Task inputs:
+--
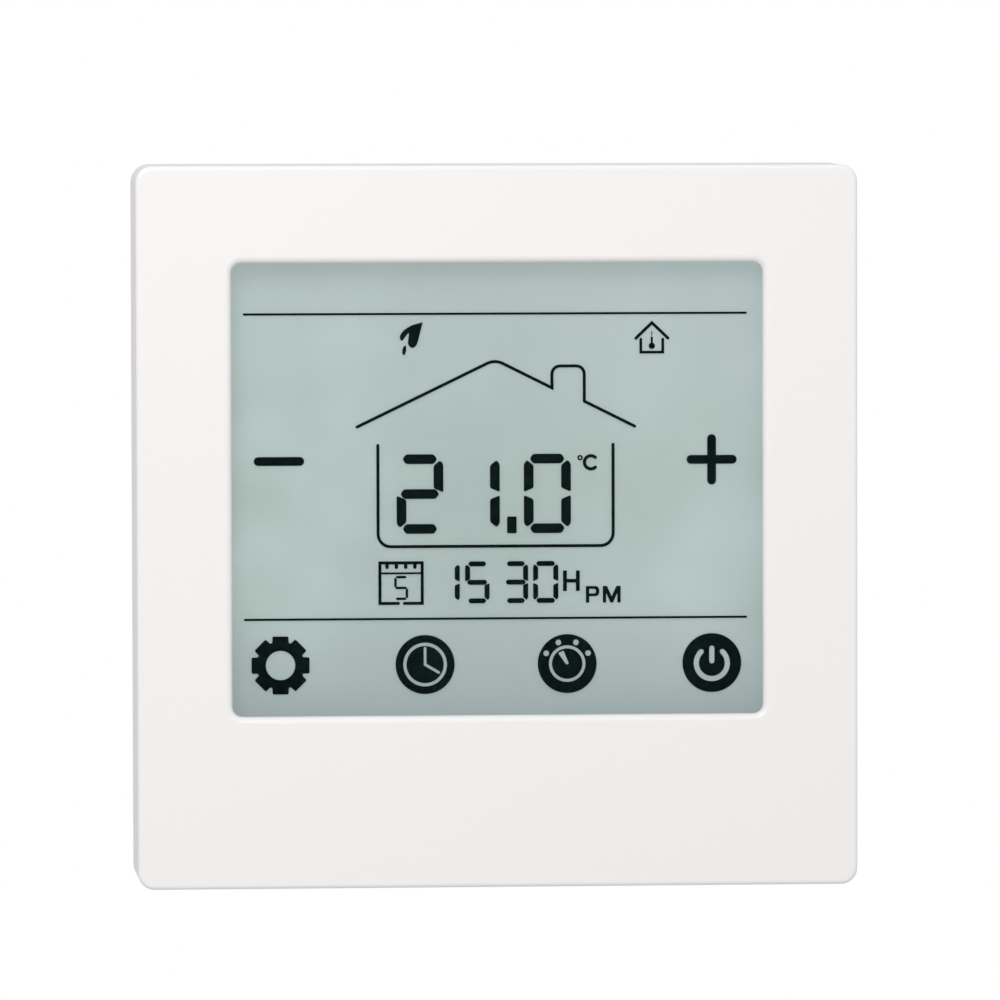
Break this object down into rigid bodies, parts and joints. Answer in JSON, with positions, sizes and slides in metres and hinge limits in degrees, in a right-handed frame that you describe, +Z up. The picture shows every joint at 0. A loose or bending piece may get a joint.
+--
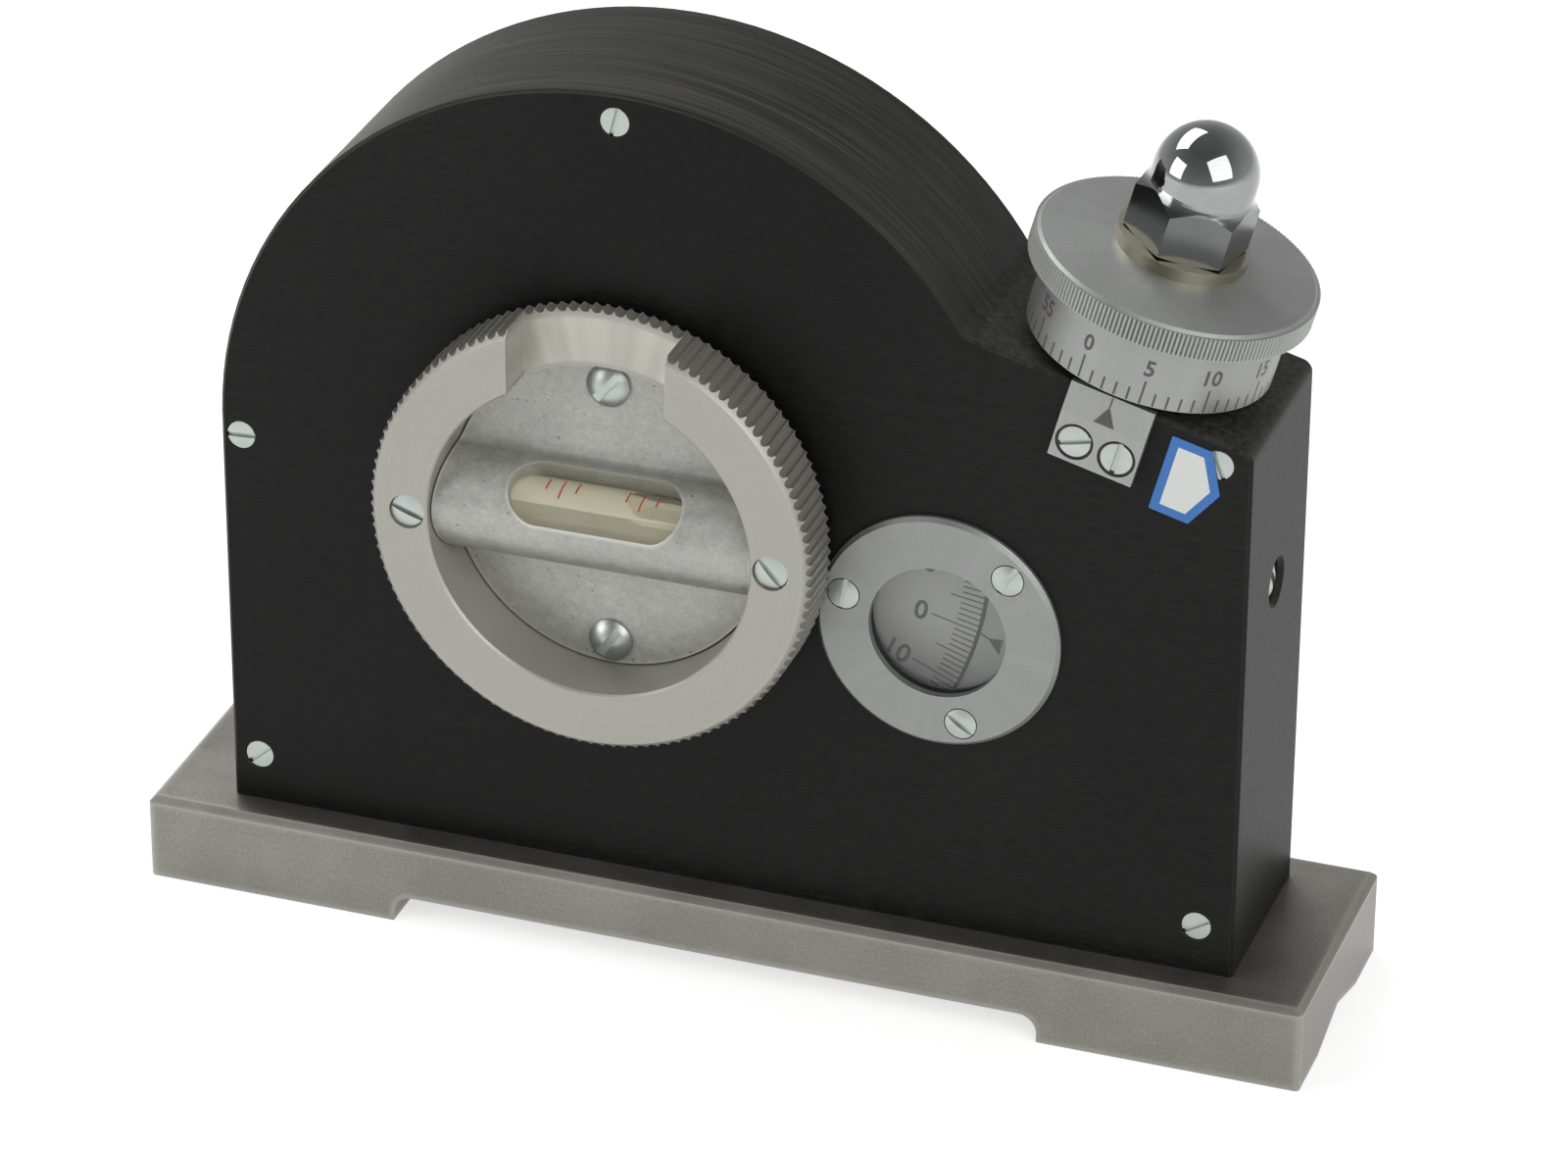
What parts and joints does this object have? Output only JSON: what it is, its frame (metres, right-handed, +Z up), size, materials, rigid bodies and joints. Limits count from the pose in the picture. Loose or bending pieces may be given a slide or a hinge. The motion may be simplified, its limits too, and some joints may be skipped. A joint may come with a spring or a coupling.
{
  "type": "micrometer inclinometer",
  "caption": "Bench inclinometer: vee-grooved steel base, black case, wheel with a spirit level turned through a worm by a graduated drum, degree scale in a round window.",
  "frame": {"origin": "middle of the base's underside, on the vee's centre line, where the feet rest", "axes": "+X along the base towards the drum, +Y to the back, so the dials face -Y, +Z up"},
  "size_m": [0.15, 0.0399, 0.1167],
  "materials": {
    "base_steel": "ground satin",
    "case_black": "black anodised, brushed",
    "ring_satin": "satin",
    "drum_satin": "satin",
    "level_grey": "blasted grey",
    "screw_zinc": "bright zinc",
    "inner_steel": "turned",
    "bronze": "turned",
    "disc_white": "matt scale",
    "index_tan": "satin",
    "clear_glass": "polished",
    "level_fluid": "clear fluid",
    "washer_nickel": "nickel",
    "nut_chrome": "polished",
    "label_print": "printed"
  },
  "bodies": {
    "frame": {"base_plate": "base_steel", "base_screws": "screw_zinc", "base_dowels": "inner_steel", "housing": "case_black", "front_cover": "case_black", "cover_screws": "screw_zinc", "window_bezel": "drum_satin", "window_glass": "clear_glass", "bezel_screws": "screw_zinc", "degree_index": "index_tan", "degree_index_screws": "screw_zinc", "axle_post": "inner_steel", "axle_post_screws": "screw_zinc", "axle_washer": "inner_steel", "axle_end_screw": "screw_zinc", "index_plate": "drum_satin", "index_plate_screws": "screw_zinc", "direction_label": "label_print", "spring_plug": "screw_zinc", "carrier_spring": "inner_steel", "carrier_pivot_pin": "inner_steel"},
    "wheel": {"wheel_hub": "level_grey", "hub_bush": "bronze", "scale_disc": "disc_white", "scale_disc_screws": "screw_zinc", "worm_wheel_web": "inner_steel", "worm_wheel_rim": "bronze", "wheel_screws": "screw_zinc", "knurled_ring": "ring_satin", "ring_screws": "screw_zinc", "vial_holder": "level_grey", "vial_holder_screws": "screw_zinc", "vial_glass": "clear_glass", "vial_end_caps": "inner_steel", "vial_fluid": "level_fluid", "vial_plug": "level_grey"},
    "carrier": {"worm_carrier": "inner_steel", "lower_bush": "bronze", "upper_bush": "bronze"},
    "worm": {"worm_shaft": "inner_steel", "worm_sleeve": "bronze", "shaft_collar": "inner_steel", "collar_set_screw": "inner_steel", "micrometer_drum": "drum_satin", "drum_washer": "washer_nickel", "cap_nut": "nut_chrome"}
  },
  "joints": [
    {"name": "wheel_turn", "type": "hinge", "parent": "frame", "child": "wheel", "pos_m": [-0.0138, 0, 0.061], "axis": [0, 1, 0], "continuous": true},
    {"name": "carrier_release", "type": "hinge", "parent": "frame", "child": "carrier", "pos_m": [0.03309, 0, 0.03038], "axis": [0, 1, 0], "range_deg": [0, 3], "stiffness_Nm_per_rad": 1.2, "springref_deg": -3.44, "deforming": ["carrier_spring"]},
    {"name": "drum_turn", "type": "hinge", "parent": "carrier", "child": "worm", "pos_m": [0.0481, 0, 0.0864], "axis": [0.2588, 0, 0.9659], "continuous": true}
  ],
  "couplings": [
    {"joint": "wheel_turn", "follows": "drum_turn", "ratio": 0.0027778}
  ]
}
+--
Task instructions: Where a line of the entries contains the word "materials", copy that line.

Worked solution:
What parts and joints does this object have? Output only JSON: what it is, its frame (metres, right-handed, +Z up), size, materials, rigid bodies and joints. Limits count from the pose in the picture. Loose or bending pieces may be given a slide or a hinge. The motion may be simplified, its limits too, and some joints may be skipped. A joint may come with a spring or a coupling.
  "materials": {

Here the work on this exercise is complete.